Please set down exactly the lines of the listing below from the line containing "Write part 2" through the line containing "Vector((1, 0, 0)))", both lines included, leaving out all other lines.

=== Data rows ===
↓

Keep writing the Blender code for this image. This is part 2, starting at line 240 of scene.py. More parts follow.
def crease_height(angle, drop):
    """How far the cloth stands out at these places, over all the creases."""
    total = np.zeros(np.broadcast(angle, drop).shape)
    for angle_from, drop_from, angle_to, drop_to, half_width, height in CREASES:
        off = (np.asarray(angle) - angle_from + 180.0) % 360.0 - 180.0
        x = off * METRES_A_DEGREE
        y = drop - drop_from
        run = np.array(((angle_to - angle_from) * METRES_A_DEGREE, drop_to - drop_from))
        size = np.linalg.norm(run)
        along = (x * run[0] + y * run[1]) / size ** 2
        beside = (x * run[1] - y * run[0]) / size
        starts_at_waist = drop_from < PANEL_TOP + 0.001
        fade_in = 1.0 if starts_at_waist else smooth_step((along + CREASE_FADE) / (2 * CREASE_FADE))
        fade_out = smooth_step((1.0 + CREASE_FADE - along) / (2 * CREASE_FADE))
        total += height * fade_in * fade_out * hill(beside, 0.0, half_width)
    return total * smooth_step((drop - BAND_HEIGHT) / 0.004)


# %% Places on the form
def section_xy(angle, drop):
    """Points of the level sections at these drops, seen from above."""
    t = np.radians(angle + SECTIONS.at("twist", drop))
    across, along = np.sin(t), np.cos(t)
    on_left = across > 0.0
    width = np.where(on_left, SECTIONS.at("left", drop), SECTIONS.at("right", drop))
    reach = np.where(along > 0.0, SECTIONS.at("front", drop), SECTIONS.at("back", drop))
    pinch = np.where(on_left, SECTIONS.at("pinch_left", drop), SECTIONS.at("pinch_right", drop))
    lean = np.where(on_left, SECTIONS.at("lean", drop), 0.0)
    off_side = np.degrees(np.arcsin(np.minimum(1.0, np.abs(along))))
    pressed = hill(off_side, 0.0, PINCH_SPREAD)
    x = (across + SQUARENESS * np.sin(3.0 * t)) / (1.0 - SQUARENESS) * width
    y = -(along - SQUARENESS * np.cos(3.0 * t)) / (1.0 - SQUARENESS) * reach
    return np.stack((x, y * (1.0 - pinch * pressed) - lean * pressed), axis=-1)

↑
↓

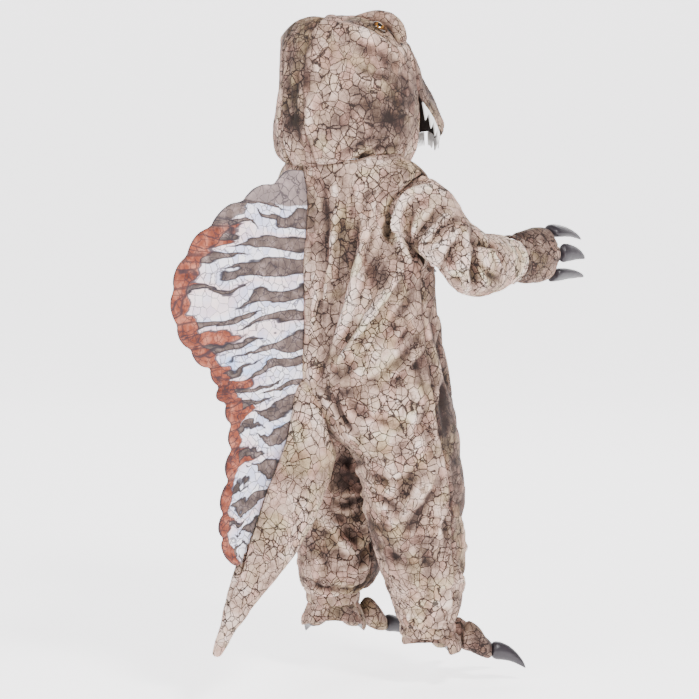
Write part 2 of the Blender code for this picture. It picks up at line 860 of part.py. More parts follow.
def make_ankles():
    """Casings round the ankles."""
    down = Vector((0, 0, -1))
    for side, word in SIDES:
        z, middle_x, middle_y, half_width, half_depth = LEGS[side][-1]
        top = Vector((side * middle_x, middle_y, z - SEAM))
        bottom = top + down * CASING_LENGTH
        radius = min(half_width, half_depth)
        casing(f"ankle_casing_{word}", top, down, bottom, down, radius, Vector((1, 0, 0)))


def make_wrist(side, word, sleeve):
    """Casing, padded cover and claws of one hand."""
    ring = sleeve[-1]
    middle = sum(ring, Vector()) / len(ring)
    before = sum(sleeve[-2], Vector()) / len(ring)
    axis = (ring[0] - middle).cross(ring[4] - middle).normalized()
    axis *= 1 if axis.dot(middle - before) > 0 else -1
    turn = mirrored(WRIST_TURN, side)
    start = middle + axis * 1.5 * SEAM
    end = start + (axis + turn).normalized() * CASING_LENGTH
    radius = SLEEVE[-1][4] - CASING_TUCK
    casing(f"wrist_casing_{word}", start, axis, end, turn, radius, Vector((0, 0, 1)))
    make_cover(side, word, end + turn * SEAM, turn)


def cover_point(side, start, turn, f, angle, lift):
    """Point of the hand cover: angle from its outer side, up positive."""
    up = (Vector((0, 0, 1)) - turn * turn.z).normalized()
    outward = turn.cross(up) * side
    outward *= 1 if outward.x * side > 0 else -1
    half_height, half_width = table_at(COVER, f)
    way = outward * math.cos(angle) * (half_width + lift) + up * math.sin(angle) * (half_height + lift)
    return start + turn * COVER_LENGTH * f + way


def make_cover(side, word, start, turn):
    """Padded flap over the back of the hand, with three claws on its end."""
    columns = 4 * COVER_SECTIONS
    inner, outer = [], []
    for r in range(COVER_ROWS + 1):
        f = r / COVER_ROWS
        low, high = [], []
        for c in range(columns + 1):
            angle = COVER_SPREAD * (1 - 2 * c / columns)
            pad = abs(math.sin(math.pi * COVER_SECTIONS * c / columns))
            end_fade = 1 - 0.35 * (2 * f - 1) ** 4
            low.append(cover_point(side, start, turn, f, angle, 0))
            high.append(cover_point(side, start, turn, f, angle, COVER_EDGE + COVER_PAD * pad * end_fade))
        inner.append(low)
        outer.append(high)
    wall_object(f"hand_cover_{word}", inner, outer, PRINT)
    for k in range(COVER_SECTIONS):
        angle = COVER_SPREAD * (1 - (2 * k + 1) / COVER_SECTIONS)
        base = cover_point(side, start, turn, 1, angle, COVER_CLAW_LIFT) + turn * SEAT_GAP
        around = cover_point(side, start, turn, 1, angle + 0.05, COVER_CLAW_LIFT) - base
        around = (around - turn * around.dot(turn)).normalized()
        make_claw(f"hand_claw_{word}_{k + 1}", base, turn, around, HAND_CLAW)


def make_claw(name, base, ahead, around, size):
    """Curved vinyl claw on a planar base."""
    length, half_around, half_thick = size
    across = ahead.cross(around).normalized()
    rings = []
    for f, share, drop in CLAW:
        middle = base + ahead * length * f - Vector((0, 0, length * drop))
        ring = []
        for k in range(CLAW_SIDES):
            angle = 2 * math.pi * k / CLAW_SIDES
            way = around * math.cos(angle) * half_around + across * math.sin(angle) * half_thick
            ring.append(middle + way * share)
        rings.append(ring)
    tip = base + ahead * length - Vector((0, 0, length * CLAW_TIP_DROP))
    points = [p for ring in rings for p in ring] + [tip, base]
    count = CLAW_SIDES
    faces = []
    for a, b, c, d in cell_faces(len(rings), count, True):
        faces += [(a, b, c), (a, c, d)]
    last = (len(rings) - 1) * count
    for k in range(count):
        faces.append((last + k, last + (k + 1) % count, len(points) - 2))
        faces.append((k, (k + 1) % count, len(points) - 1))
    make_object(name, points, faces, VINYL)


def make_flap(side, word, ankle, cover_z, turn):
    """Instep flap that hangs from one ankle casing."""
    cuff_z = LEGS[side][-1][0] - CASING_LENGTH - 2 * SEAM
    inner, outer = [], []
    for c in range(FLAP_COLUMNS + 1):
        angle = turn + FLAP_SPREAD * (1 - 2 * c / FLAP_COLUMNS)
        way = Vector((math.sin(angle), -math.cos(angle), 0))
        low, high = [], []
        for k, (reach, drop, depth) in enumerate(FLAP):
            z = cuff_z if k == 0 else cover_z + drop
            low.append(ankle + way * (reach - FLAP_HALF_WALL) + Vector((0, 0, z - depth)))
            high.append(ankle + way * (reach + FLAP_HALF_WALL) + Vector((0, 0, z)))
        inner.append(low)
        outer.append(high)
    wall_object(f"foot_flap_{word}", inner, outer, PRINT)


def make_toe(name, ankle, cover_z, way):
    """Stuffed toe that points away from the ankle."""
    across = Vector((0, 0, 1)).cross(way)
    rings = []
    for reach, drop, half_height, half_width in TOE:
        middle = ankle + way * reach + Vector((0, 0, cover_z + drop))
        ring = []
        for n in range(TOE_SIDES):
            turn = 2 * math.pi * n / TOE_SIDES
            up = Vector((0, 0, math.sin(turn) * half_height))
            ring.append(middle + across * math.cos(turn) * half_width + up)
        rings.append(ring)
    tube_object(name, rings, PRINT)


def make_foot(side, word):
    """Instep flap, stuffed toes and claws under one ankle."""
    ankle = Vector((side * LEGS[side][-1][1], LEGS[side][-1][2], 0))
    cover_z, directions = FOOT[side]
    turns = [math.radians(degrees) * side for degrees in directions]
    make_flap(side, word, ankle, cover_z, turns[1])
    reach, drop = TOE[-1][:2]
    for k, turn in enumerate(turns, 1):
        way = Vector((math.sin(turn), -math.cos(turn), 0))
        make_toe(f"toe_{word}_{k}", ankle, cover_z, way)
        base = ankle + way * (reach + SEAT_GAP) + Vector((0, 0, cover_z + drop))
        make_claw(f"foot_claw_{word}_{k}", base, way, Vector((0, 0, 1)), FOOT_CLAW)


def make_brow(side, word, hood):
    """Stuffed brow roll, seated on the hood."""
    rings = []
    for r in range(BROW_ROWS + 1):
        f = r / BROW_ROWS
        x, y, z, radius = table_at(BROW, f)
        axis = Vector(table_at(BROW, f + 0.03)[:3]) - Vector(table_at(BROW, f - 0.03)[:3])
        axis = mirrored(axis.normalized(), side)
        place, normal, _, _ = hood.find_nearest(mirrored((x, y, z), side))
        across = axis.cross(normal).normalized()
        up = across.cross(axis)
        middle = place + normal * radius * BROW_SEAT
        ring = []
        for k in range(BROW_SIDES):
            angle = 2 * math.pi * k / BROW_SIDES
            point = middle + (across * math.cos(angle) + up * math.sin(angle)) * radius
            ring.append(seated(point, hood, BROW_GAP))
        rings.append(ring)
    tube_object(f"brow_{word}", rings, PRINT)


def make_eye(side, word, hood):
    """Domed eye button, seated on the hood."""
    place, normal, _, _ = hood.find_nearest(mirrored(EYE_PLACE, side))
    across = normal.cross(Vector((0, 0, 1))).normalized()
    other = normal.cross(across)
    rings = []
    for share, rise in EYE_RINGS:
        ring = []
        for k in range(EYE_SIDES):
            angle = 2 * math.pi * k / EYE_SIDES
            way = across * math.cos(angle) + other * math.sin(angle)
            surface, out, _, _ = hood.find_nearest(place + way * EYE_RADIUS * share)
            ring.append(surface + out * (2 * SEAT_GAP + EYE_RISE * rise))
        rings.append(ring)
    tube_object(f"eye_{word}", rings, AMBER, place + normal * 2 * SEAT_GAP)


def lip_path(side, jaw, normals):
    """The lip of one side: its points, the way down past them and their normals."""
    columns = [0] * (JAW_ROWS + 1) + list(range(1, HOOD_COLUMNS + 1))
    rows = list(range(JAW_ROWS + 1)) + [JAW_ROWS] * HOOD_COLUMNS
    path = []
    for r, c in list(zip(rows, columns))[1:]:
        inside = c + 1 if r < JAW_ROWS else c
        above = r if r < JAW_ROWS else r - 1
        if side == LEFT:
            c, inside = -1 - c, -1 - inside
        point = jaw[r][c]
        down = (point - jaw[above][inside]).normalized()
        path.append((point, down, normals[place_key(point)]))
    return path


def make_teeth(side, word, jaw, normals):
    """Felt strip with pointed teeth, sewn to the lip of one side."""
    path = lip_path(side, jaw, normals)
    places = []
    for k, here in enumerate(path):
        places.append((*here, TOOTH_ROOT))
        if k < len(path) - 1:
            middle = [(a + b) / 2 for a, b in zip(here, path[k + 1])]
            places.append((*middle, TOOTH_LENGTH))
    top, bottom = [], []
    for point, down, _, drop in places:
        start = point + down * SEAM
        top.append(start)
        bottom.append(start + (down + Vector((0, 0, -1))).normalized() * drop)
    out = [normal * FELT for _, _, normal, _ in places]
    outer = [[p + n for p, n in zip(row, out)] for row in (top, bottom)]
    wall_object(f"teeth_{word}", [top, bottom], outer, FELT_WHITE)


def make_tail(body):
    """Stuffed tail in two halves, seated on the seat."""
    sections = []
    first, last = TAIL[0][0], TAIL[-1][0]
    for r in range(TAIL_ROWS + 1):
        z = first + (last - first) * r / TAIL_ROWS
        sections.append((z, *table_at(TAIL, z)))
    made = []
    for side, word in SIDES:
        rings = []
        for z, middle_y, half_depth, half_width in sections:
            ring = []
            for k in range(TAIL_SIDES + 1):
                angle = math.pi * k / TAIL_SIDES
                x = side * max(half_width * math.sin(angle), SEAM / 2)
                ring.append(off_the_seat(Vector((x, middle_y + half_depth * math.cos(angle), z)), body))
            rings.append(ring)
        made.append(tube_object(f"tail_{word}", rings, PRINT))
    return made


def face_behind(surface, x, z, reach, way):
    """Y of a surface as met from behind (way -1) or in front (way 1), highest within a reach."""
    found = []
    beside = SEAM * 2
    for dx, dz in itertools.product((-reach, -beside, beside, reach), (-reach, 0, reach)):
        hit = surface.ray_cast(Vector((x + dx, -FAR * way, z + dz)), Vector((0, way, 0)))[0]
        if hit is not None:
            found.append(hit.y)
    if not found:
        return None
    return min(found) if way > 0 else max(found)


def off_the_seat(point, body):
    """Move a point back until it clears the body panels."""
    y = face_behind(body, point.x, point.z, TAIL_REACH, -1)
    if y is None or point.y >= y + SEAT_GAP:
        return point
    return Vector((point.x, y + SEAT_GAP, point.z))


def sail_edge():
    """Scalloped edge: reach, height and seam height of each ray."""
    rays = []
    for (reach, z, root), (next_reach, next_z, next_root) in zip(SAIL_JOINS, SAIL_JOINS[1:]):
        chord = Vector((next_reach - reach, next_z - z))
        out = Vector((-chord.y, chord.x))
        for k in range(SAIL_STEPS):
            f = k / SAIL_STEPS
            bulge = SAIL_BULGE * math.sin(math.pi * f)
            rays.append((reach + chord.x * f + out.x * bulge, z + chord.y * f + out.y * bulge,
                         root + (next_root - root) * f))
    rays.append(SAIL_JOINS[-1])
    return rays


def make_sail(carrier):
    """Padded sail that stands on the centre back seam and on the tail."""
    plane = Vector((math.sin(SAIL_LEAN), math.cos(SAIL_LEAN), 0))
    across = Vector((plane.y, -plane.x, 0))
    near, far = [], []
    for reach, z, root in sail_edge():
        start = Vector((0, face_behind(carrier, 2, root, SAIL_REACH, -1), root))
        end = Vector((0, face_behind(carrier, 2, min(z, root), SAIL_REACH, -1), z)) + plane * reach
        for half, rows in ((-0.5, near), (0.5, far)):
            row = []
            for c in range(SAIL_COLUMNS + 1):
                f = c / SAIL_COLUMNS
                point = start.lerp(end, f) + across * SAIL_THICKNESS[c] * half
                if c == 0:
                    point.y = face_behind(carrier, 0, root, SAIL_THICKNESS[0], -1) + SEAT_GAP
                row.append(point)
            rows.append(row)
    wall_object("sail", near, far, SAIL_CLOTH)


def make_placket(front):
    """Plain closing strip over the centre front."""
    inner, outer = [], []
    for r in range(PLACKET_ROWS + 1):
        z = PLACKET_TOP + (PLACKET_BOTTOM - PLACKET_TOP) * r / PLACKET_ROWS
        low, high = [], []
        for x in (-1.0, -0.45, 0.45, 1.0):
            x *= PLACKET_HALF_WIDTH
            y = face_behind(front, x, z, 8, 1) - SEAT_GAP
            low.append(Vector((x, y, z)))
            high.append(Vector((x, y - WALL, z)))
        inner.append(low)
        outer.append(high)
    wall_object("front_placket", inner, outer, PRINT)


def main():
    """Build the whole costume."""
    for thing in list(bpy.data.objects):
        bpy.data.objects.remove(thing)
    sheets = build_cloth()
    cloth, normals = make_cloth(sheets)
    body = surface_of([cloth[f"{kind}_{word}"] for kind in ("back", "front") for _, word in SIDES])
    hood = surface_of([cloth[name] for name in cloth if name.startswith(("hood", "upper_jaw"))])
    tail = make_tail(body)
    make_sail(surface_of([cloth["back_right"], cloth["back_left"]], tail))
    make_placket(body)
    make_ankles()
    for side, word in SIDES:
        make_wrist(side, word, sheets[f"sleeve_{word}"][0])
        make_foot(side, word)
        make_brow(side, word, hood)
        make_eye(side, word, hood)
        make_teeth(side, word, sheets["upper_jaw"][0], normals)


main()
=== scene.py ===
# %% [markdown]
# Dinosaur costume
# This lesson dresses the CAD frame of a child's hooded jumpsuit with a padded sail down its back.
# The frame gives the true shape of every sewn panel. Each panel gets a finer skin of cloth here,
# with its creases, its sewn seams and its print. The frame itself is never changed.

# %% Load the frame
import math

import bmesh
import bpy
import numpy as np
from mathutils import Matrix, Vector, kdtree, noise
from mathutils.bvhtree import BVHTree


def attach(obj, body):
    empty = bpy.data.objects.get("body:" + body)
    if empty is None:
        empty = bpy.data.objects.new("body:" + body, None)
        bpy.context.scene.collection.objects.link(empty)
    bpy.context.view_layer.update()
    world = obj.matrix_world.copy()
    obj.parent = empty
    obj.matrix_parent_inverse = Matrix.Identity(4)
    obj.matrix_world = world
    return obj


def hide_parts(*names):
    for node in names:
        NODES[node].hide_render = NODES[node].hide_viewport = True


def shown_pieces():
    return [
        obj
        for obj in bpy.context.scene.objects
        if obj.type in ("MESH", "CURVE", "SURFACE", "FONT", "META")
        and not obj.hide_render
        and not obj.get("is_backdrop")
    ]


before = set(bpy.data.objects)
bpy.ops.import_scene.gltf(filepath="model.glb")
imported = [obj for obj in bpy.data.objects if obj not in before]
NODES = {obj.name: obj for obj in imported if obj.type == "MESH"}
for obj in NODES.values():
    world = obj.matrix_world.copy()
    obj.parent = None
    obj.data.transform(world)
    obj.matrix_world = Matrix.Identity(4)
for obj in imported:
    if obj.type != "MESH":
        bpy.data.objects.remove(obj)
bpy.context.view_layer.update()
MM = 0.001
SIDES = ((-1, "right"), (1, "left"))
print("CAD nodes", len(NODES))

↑

=== Task response ===
Write part 2 of the Blender code for this picture. It picks up at line 860 of part.py. More parts follow.
def make_ankles():
    """Casings round the ankles."""
    down = Vector((0, 0, -1))
    for side, word in SIDES:
        z, middle_x, middle_y, half_width, half_depth = LEGS[side][-1]
        top = Vector((side * middle_x, middle_y, z - SEAM))
        bottom = top + down * CASING_LENGTH
        radius = min(half_width, half_depth)
        casing(f"ankle_casing_{word}", top, down, bottom, down, radius, Vector((1, 0, 0)))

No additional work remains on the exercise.